[Lines of data]
▬▬▬▬▬▬

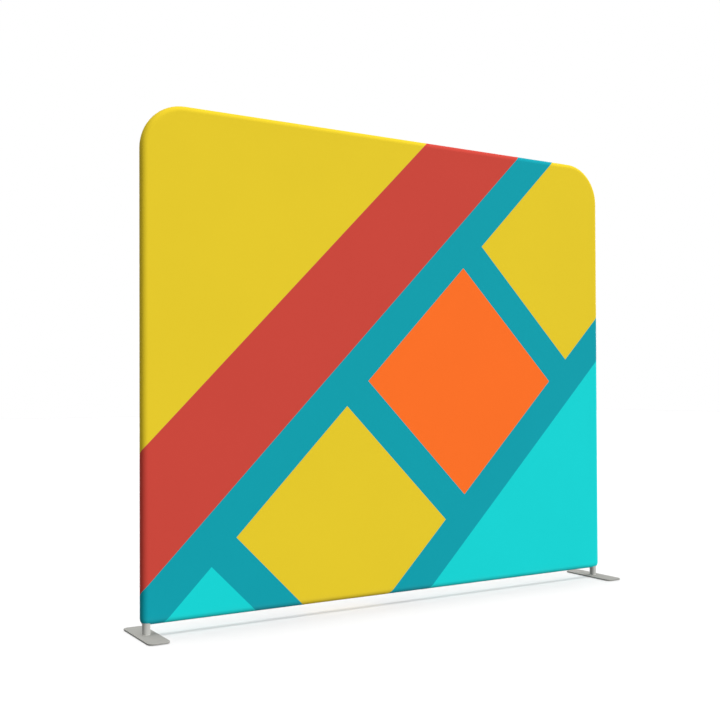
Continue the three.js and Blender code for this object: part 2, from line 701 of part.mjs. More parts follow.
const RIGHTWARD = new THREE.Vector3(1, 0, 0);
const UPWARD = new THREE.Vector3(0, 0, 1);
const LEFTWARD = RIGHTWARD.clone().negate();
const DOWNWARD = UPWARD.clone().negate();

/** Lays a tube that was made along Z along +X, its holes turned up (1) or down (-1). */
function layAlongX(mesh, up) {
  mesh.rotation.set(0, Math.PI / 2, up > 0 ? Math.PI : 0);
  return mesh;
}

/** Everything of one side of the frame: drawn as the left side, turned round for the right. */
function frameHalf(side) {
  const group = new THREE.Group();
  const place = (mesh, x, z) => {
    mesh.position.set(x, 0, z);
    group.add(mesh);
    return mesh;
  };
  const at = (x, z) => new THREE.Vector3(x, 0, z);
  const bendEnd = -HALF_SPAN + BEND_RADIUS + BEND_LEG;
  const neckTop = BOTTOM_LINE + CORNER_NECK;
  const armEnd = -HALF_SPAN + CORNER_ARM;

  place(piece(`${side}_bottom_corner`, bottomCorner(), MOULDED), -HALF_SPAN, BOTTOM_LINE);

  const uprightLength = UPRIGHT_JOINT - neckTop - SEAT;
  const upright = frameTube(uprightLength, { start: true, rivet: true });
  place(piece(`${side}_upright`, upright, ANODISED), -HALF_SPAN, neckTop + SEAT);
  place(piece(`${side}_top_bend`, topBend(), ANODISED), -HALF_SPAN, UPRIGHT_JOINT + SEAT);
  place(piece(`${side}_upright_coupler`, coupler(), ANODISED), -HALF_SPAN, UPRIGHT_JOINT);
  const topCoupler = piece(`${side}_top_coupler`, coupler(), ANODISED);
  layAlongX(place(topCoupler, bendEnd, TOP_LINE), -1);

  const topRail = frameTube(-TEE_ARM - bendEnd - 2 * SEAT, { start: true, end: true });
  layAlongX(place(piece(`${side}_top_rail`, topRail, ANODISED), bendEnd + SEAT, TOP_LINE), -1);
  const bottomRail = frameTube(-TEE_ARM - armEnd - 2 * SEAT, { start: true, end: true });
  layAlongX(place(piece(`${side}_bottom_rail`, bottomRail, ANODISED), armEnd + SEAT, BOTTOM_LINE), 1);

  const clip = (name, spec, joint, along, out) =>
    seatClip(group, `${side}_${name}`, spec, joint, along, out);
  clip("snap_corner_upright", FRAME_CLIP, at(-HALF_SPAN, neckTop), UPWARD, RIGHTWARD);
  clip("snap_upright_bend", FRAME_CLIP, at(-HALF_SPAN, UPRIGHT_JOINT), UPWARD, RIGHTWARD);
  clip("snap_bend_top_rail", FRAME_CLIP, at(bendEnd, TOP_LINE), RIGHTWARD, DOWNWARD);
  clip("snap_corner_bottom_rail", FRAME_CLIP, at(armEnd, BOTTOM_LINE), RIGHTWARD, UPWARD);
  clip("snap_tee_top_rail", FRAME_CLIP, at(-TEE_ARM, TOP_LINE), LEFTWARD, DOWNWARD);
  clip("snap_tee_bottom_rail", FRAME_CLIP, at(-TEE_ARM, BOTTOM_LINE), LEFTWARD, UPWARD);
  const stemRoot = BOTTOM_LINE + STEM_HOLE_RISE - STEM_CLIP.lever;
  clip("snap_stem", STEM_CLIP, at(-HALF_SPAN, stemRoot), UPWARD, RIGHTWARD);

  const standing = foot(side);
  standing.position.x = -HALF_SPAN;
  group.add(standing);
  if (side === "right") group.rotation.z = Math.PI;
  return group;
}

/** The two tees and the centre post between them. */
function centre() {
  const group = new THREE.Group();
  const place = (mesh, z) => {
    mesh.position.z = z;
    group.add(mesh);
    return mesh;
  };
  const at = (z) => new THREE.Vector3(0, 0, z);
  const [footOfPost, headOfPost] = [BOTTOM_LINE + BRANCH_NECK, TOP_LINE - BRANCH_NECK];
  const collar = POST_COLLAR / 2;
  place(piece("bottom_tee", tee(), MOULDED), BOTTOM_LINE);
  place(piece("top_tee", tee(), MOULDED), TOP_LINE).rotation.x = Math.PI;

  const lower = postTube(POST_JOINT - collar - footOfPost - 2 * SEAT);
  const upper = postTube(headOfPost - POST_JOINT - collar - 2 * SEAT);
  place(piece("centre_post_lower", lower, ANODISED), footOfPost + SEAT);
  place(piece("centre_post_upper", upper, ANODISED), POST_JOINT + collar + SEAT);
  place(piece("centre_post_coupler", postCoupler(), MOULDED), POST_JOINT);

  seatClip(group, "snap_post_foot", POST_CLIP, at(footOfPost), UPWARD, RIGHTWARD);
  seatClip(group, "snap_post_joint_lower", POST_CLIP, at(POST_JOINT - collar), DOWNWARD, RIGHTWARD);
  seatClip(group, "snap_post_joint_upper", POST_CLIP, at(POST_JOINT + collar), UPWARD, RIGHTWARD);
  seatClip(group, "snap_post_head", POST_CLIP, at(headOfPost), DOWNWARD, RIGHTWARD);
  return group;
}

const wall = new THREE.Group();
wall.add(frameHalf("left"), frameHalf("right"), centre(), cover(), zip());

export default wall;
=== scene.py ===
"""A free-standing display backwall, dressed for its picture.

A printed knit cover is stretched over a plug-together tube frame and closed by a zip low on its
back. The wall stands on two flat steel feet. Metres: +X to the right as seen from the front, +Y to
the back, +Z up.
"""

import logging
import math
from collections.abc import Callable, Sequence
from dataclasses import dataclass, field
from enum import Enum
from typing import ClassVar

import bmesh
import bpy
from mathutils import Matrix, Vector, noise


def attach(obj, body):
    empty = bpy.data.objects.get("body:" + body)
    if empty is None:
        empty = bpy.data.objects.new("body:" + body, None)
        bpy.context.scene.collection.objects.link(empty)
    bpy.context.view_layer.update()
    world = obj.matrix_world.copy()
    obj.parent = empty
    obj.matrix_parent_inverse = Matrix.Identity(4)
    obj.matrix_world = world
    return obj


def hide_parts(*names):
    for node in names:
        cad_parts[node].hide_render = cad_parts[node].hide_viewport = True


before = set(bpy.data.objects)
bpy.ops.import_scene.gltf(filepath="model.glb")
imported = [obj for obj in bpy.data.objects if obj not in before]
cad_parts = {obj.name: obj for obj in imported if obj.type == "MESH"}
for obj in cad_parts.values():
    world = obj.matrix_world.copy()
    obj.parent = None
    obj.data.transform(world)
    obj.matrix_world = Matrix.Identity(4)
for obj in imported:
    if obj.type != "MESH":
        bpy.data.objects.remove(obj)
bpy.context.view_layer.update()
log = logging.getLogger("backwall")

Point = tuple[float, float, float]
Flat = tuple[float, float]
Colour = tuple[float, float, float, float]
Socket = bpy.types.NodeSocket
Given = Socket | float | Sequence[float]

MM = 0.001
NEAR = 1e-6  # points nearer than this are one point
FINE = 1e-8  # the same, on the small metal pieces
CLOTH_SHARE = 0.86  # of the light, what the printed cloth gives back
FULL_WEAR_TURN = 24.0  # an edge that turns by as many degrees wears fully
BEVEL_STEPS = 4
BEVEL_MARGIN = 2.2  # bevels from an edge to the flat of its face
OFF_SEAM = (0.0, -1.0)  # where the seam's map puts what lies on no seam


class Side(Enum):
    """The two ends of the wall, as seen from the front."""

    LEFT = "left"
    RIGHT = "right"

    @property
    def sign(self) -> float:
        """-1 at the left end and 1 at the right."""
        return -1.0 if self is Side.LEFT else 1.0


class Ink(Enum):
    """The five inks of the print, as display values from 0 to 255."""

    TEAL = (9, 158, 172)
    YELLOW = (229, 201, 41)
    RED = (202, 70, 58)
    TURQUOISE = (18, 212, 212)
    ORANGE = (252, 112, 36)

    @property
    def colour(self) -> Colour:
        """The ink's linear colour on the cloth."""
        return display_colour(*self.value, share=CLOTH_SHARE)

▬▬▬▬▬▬

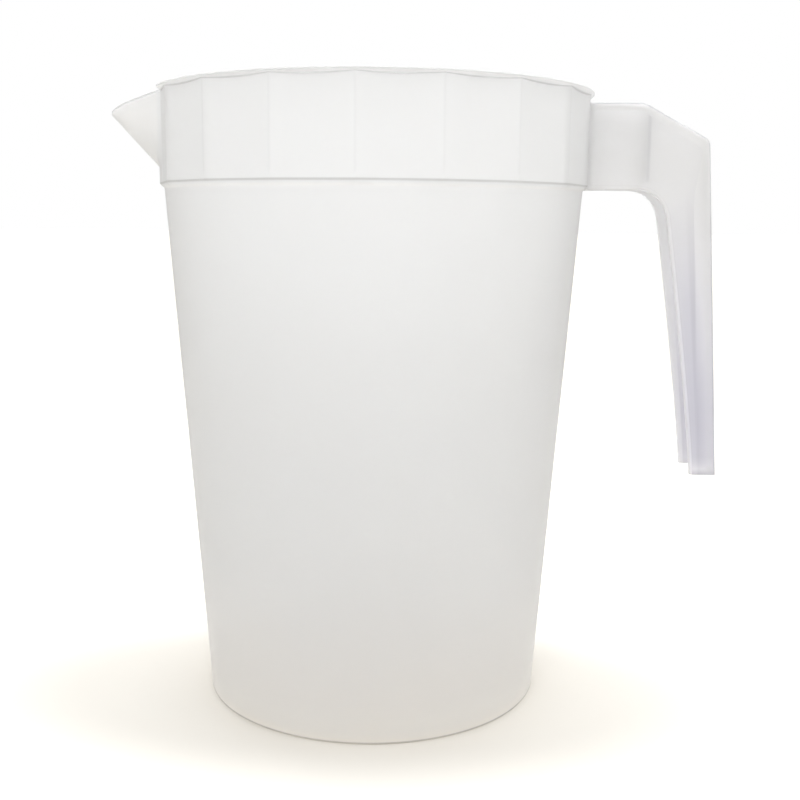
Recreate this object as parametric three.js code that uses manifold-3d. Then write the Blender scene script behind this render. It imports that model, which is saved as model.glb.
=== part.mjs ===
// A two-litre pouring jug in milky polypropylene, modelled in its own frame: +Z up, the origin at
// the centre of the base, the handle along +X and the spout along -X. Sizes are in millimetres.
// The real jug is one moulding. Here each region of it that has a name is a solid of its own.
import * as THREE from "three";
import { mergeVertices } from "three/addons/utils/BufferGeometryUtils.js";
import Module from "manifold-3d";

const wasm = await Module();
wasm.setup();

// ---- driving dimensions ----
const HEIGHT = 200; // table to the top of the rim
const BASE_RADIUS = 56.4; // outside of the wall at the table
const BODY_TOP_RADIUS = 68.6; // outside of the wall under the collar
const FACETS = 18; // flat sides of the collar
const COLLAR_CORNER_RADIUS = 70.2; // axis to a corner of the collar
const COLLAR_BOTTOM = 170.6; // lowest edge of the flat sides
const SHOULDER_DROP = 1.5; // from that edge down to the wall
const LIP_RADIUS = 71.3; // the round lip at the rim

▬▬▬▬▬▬

Stated goal: From the records above, copy out the line with "Continue the three.js", the line with "SEAT, BOTTOM_LINE), 1);", and every line between them, word for word.

Result:
Continue the three.js and Blender code for this object: part 2, from line 701 of part.mjs. More parts follow.
const RIGHTWARD = new THREE.Vector3(1, 0, 0);
const UPWARD = new THREE.Vector3(0, 0, 1);
const LEFTWARD = RIGHTWARD.clone().negate();
const DOWNWARD = UPWARD.clone().negate();

/** Lays a tube that was made along Z along +X, its holes turned up (1) or down (-1). */
function layAlongX(mesh, up) {
  mesh.rotation.set(0, Math.PI / 2, up > 0 ? Math.PI : 0);
  return mesh;
}

/** Everything of one side of the frame: drawn as the left side, turned round for the right. */
function frameHalf(side) {
  const group = new THREE.Group();
  const place = (mesh, x, z) => {
    mesh.position.set(x, 0, z);
    group.add(mesh);
    return mesh;
  };
  const at = (x, z) => new THREE.Vector3(x, 0, z);
  const bendEnd = -HALF_SPAN + BEND_RADIUS + BEND_LEG;
  const neckTop = BOTTOM_LINE + CORNER_NECK;
  const armEnd = -HALF_SPAN + CORNER_ARM;

  place(piece(`${side}_bottom_corner`, bottomCorner(), MOULDED), -HALF_SPAN, BOTTOM_LINE);

  const uprightLength = UPRIGHT_JOINT - neckTop - SEAT;
  const upright = frameTube(uprightLength, { start: true, rivet: true });
  place(piece(`${side}_upright`, upright, ANODISED), -HALF_SPAN, neckTop + SEAT);
  place(piece(`${side}_top_bend`, topBend(), ANODISED), -HALF_SPAN, UPRIGHT_JOINT + SEAT);
  place(piece(`${side}_upright_coupler`, coupler(), ANODISED), -HALF_SPAN, UPRIGHT_JOINT);
  const topCoupler = piece(`${side}_top_coupler`, coupler(), ANODISED);
  layAlongX(place(topCoupler, bendEnd, TOP_LINE), -1);

  const topRail = frameTube(-TEE_ARM - bendEnd - 2 * SEAT, { start: true, end: true });
  layAlongX(place(piece(`${side}_top_rail`, topRail, ANODISED), bendEnd + SEAT, TOP_LINE), -1);
  const bottomRail = frameTube(-TEE_ARM - armEnd - 2 * SEAT, { start: true, end: true });
  layAlongX(place(piece(`${side}_bottom_rail`, bottomRail, ANODISED), armEnd + SEAT, BOTTOM_LINE), 1);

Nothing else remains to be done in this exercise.